By September 17, 2021Uncategorized

The Future of CapitalismIn the Future of Capitalism, Paul Collier makes a practical attempt to move economic theory forward from nineteenth century views of humans only being driven by self-interest and greed. The neo-liberal ideas, that this distortion spawned, are to blame for the 2008 financial crash and the huge divisions in society that exist today; the UK is a nation divided between an affluent, educated city-based elite and disaffected town -dwellers left behind by the effects of globalisation.

A key to his thesis is to recognise that belonging to a community is vital to man’s sense of identity. Most people gain their sense of identity from their family, their job and their nationality. The educated elite take pride in their profession, travel widely and place less emphasis on nationality. For the less-educated the situation is different. The rise of one-parent families, insecure jobs, Covid and many other issues has put immense strain on family life. Jobs for the skilled working class in manufacturing have disappeared as a result of globalisation and have been replaced by low-skilled precarious work in services and logistics. With both pride in the job disappearing and the pressures on family life, nationhood has come to be even more important in defining the identity of the less-well off.

This division became clear in the Brexit vote, which represented a failure of the radical left to engage and understand the disadvantaged.
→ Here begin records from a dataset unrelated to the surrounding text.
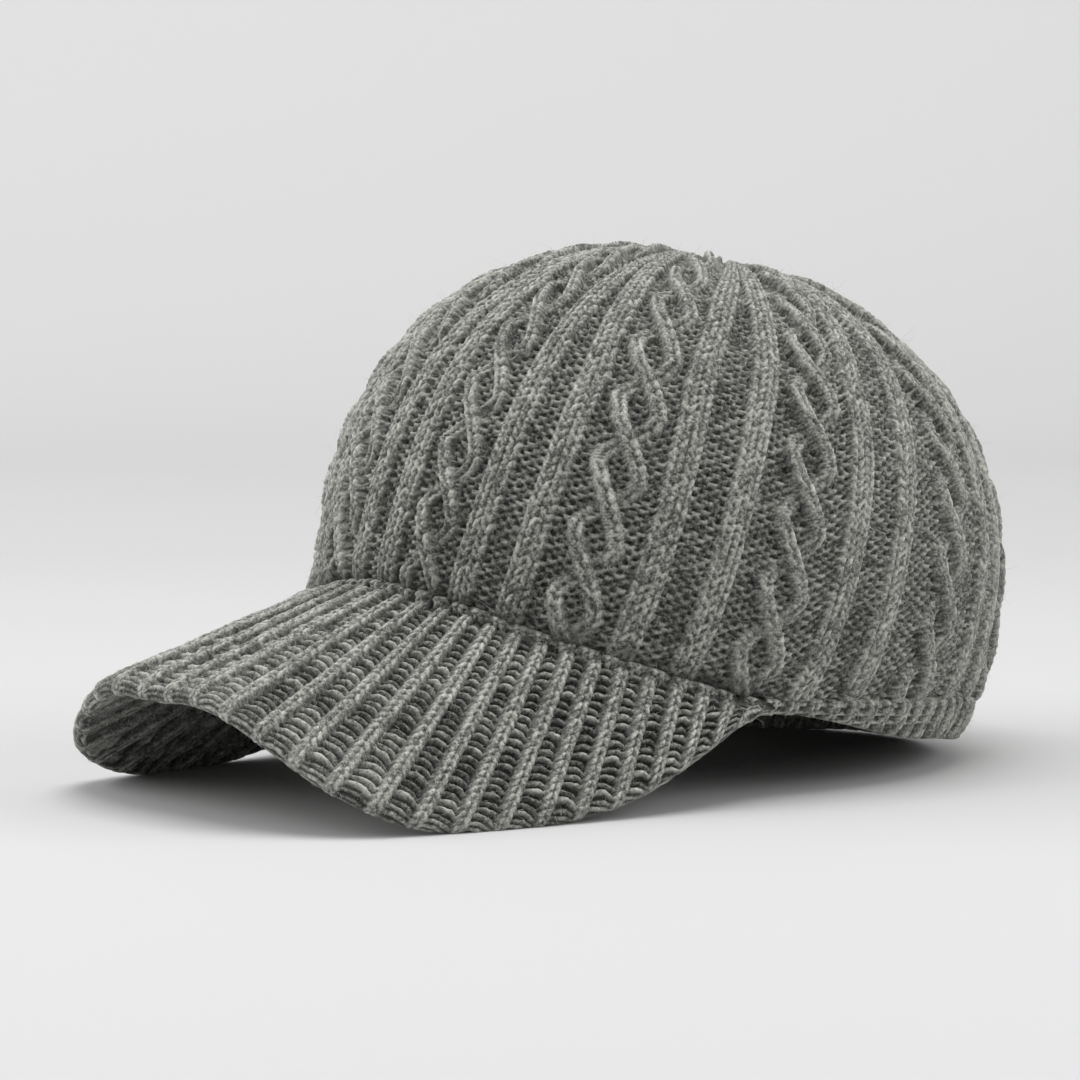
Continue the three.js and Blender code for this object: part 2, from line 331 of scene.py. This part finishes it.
RIB_SPREAD = 8.8
RIB_HALF = 4.2
RIB_WALE = 4.1
RIB_STITCH = 4.2
PURL_WIDTH = 4.4
SWING = 5.9
STRAND = 2.5
STRAND_STITCH = 4.9
STRAND_ROW = 2.8
UNDER_SHARE = 0.40
PITCH = 18.2
FIRST_TURN = [4.2, 11.6, 12.3, 5.3, 8.7, 2.9, 8.7, 5.3, 12.3, 11.6, 4.2]


def strand_path(cycle):
    # Where a strand lies, -1 to 1, and how far it is on its way over (1) or
    # under (-1) the other, for a cycle that starts at its left turn
    cycle = np.mod(cycle, 1)
    under = cycle < UNDER_SHARE
    s = np.where(under, cycle / UNDER_SHARE, (cycle - UNDER_SHARE) / (1 - UNDER_SHARE))
    move = 0.55 * (-np.cos(math.pi * s)) + 0.45 * (2 * s - 1)
    lift = np.sin(math.pi * s)
    return np.where(under, move, -move), np.where(under, -lift, lift)


def crown_relief(f, width, length, repeat):
    # Height over the dome, for a share f of the repeat and a length up the
    # wall. Also gives each stitch's random share and a painted shade for the colour,
    # light on the stitches that stand proud and dark down in the purl and where a strand goes
    # under.
    need = 2 * (RIB_SPREAD + RIB_HALF) + 2 * (SWING + STRAND) + 2
    squeeze = np.minimum(1, width / need)
    spread = RIB_SPREAD * squeeze ** 2
    half = np.minimum(RIB_HALF * squeeze ** 0.6, spread)
    inner = np.sin(math.pi * f)
    x = f * width + 0.5 * inner * wander(length, repeat * 40 + 0 * f, 14, 11)
    near = x - width * (f > 0.5)
    skew = length + 0.7 * wander(near, length, 9, 5)
    gutter = np.abs(near) < spread
    panel = np.where(gutter, near, x - width / 2) / squeeze ** 0.75
    ground, random = purl_ground(panel + 40 * (1 - gutter) * repeat, skew, PURL_WIDTH, ROW)
    height = GROUND - 1.0 + 1.25 * ground
    share = random
    # Painted shade: the purl ground's colour darkens down in its hollows
    painted_knit_shade = 0.72 * ground
    for side in (0, 1):
        middle = np.where(side == 0, spread, width - spread)
        d = (x - middle) * RIB_HALF / np.maximum(half, 0.5)
        wale = np.floor(d / RIB_WALE)
        number = wale + 10 * repeat + 3 * side
        off = d - (wale + 0.5) * RIB_WALE
        stitches, random = knit_wale(off, skew, RIB_STITCH, number, ROW)
        body = ridge(d, RIB_HALF)
        edge = np.clip(body * 2.5, 0, 1)
        rib = GROUND - 0.3 + 1.5 * body + 0.85 * stitches * edge
        inside = (np.abs(d) < RIB_HALF) & (rib > height)
        height = np.where(inside, rib, height)
        share = np.where(inside, random, share)
        # Painted shade: darker at the rib's edges and between its stitches
        painted_shading = (0.15 + 0.85 * stitches) * (0.5 + 0.5 * edge)
        painted_knit_shade = np.where(inside, painted_shading, painted_knit_shade)
    first = np.array(FIRST_TURN)[np.clip(repeat.astype(int), 0, 10)]
    cycle = (length - first) / (2 * PITCH)
    narrow = squeeze ** 0.75
    for strand in (0, 0.5):
        place, lift = strand_path(cycle + strand)
        ahead, _ = strand_path(cycle + strand + 0.01)
        slope = (ahead - place) * SWING / (0.01 * 2 * PITCH)
        straight = 1 / np.sqrt(1 + slope ** 2)
        d = ((x - width / 2) / narrow - SWING * place) * straight
        rise = np.where(lift > 0, 0.9 * lift, 2.1 * lift)
        number = 50 + 10 * repeat + 6 * strand
        along = length / straight ** 0.5
        stitches, random = knit_wale(d, along, STRAND_STITCH, number + 0 * d, STRAND_ROW)
        body = ridge(d, STRAND, 2.4)
        edge = np.clip(body * 2.5, 0, 1)
        rope = GROUND - 0.3 + (1.9 + rise) * body ** 0.8 + 1.0 * stitches * edge
        inside = (np.abs(d) < STRAND) & (rope > height)
        height = np.where(inside, rope, height)
        share = np.where(inside, random, share)
        painted_shading = (0.2 + 0.8 * stitches) * (0.5 + 0.5 * edge)
        # Painted shade where the strand dives under the other one
        painted_shading = painted_shading * np.where(lift < 0, 1 + 0.4 * lift, 1)
        painted_knit_shade = np.where(inside, painted_shading, painted_knit_shade)
    return height, share, painted_knit_shade


# Degrees from the front at which each pair of ribs starts
PAIRS = [0, 25.5, 56.5, 87.5, 124, 160, 200, 236, 272.5, 303.5, 334.5, 360]
COIL_TURN = 6.2
COIL_RISE = 38
CROWN_COLUMNS = 76
CROWN_ROWS = 320
INSIDE_ROWS = [1, 0.95, 0.82, 0.64, 0.42, 0.2, 0]
TIP_SHARE = 0.1
REPEAT_DEGREES = 32
FULL_REPEAT = 18
SEAM_REACH = 6
SEAM_SINK = 1.9
CROWN_FLARE = 15
BAND_FROM = 92
HEM_DRAW = 1.4
HEM_DRAW_REACH = 16
HEM_LIP = 0.7
HEM_LIP_REACH = 2.5


def grid_piece(name, points, attributes):
    # A mesh from a grid of points in millimetres, with its attributes
    rows, columns = points.shape[:2]
    bm = bmesh.new()
    bmesh.ops.create_grid(bm, x_segments=columns - 1, y_segments=rows - 1, size=1)
    mesh = bpy.data.meshes.new(name)
    bm.to_mesh(mesh)
    bm.free()
    mesh.vertices.foreach_set("co", (points.reshape(-1, 3) / 1000).ravel())
    for key, values in attributes.items():
        layer = mesh.attributes.new(key, "FLOAT", "POINT")
        layer.data.foreach_set("value", np.asarray(values, dtype=float).ravel())
    mesh.shade_smooth()
    mesh.materials.append(WOOL)
    mesh.update()
    piece = bpy.data.objects.new(name, mesh)
    bpy.context.collection.objects.link(piece)
    return piece


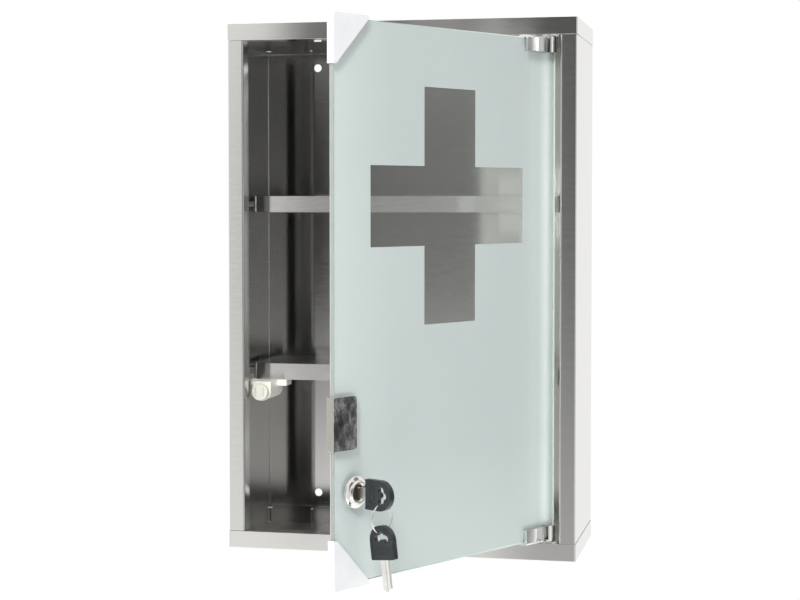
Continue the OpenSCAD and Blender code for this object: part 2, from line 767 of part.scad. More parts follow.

As Paul Collier says:

By eschewing shared belonging, and the benign patriotism that it can support, liberals have abandoned the only force capable of uniting societies behind remedies. Inadvertently, recklessly, they have handed it to the charlatan extremes, which are gleefully twisting it to their own warped purposes.

The election of Trump in the USA and the collapse of the red wall in the UK have been the result.

Paul Collier advocates that supporting communities needs to become central to economic thinking. He has developed ideas that support young disadvantaged families, that refocus businesses on developing a stable and skilled workforce, and that build and support local communities.

It is a good start, but only when economists fully understand that it is community development and memetic evolution that drives society forward will a more complete set of beneficial policies emerge.